On its website, Golden Helix cites two studies — one by Weil Lai and colleagues at Harvard and another by Hanni Willenbrock and colleagues at the Technical University of Denmark — that found that HMMs were fast but “performed poorly” and had high false discovery rates and low sensitivity. On the other hand it said that CBS is much more effective but “not computationally efficient for whole genome analysis.”
Golden Helix said that it has adapted the same optimal segmenting algorithm it uses in its HelixTree genetic-association analysis software to meet the demands of CNV analysis. The algorithm, based on the work of Douglas Hawkins at the University of Minnesota’s School of Statistics, uses dynamic programming to search through “all possible change-points in data to find the optimal segmentation without succumbing to the inherent combinatorial explosion.”
In validation tests using the same simulated data used in the Willenbrock study, CNAM provided comparable results to the CBS approach, but in much less time, the company said: around five minutes per sample for Affymetrix 500K data and six minutes for Illumina 550K, as opposed to 20 minutes and 45 minutes per sample, respectively, using CBS.
The partnership program will move the software beyond simulated data and “help us refine our methods and software and ensure they are used optimally for real-world research, while furthering the studies of our collaborators and advancing the copy number analysis field,” Lambert said in a statement.
He said the timeline for the collaborative project depends on the schedules of the research groups involved.
“Each study is starting at different times, often based on availability of data – so we are staggering the project over the course of months,” Lambert said.

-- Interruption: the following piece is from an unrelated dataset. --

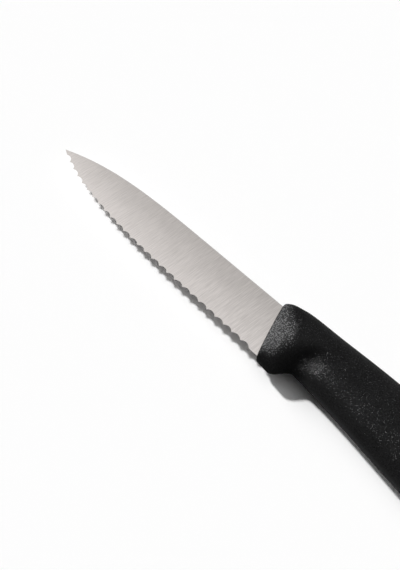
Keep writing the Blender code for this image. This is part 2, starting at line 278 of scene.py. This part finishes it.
def blade_ring(length, depth):
    tip_line, inward = EDGE.at(length)
    edge = tip_line + inward * depth
    x, top = edge.x, spine_height(edge.x)
    corner = min(SPINE_BREAK, max(top - edge.y, 0.0) * CORNER_MOST)
    left, edge_z = half_sheet(x, top), half_sheet(x, edge.y)
    ground, share = flute_top(edge, inward, corner)
    ground_z = edge_z - share * (edge_z + half_sheet(ground.x, ground.y))
    right = -left if share == 1 else max(ground_z, -left)
    ring = [Vector((x, edge.y, edge_z))]
    for y in spread(edge.y, top - corner, FACE_ROWS):
        ring.append(Vector((x, y, half_sheet(x, y))))
    up, down = spread(0, math.pi / 2, CORNER_STEPS), spread(math.pi / 2, 0, CORNER_STEPS)
    ring += broken_corner(x, top, corner, left, -min(corner, left / 2), up)
    ring += broken_corner(x, top, corner, right, min(corner, (left - right) * CORNER_MOST), down)
    ring.append(Vector((ground.x, ground.y, ground_z)))
    return ring


blade_rings = [blade_ring(*step) for step in edge_steps]
print(len(blade_rings), "slices of", len(blade_rings[0]), "points")

# %% [markdown]
# ## The tang
#
# Nobody sees the tang, but it is what holds the knife together: a narrower tongue of the same
# sheet, with two round holes that the plastic flows through. It is drawn as a plate, joined to the
# blade, and drilled. The pocket inside the handle later uses the same outline.

# %% Tang outline and anchor holes
TANG_LENGTH, TANG_LOW, TANG_WIDTH, TANG_END_WIDTH = 76 * MM, 4.6 * MM, 9 * MM, 6 * MM
TANG_LAP, TANG_END_STEPS = 1 * MM, 24
TANG_MIDDLE = TANG_LOW + TANG_WIDTH / 2
ANCHOR_HOLE_RADIUS, ANCHOR_HOLES, HOLE_SIDES = 1.75 * MM, (22 * MM, 56 * MM), 48
BAR_HALF = 4 * SHEET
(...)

He said that CNAM has already identified “statistically significant associations that were very interesting regions to the investigator, where they fell within known genes.”
In a statement, Lambert said the program will “combine expertise in informatics and statistics with our collaborators’ in-depth knowledge about the biology of their diseases under study.”
“By the end of these collaborations, what we … expect is investigators will be able to do this [type of copy number evaluation] on additional studies,” Lambert said. “Another [part of the process then] is a set of steps so these investigators can do additional studies on their own.”